I think you have a few choices:
- extend the Nutch HTML parser, and add logic to strip the header out. (There might be better places to do this, like when you have the raw data but before the DOM is parsed)
- make your site smart enough to not draw the header when nutch is crawling. This is pretty easy to do by just checking the User-Agent value in the request header. You might need to do a better job of seeding your crawl since the links in the header won't be there to help nutch find the other pages
- Somehow get Solr to remove the header for the nutch data. I'm not sure how you'd do this, and I think this means you lose some of the Nutch/Solr synergies.
- Somehow edit the Nutch index (just a lucene index). In theory, you could just walk through all documents in the index and do a trimming on the correct property of each Document.

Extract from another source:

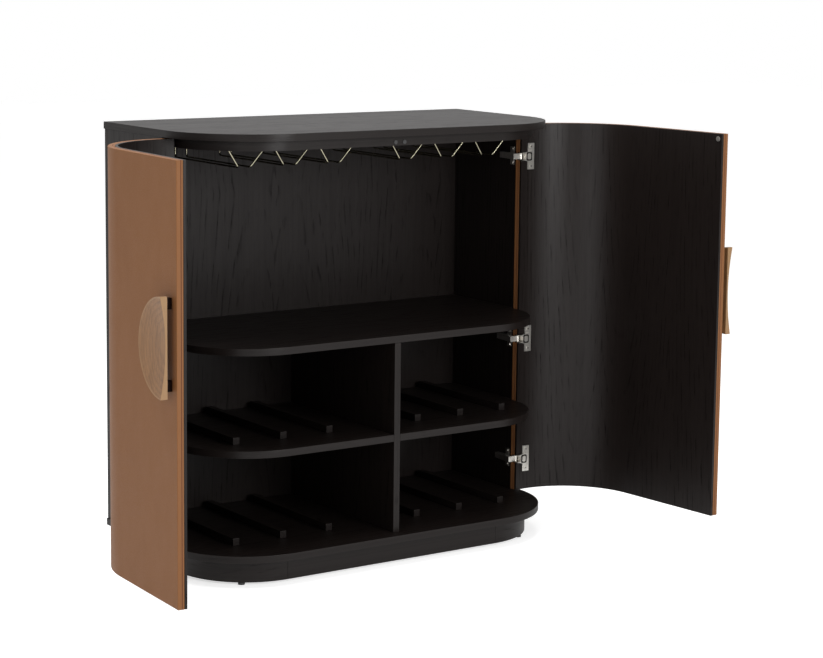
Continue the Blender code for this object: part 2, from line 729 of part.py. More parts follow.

I would think the easiest way to do this, is to do #2 if you have a consistent way of drawing the header (ie a skin or a common include). Then perhaps #1 and #4. I think #3 would be the hardest, but I might be wrong.
A new feature has been introduced in Nutch 1.12 using apache tika parser which works on boilerpipe algorithm to strip off the header and footer content from html pages in parsing stage itself.
We can use following properties in nutch-site.xml to have this implemented :
<!-- parse-tika plugin properties -->
<property>
<name>tika.extractor</name>
<value>boilerpipe</value>
<description>
Which text extraction algorithm to use. Valid values are: boilerpipe or none.
</description>
</property>
<property>
<name>tika.extractor.boilerpipe.algorithm</name>
<value>DefaultExtractor</value>
<description>
Which Boilerpipe algorithm to use. Valid values are: DefaultExtractor, ArticleExtractor
or CanolaExtractor.
</description>
</property>
Its working for me. Hope it will work for others as well...:)
For detailed overview, you can refer to this ticket :
https://issues.apache.org/jira/browse/NUTCH-961
If you want to do that I believe you should write a customized parser in nutch, such that the data to index does not contain the data.
Basically after parsing the text data is raw text without any structure.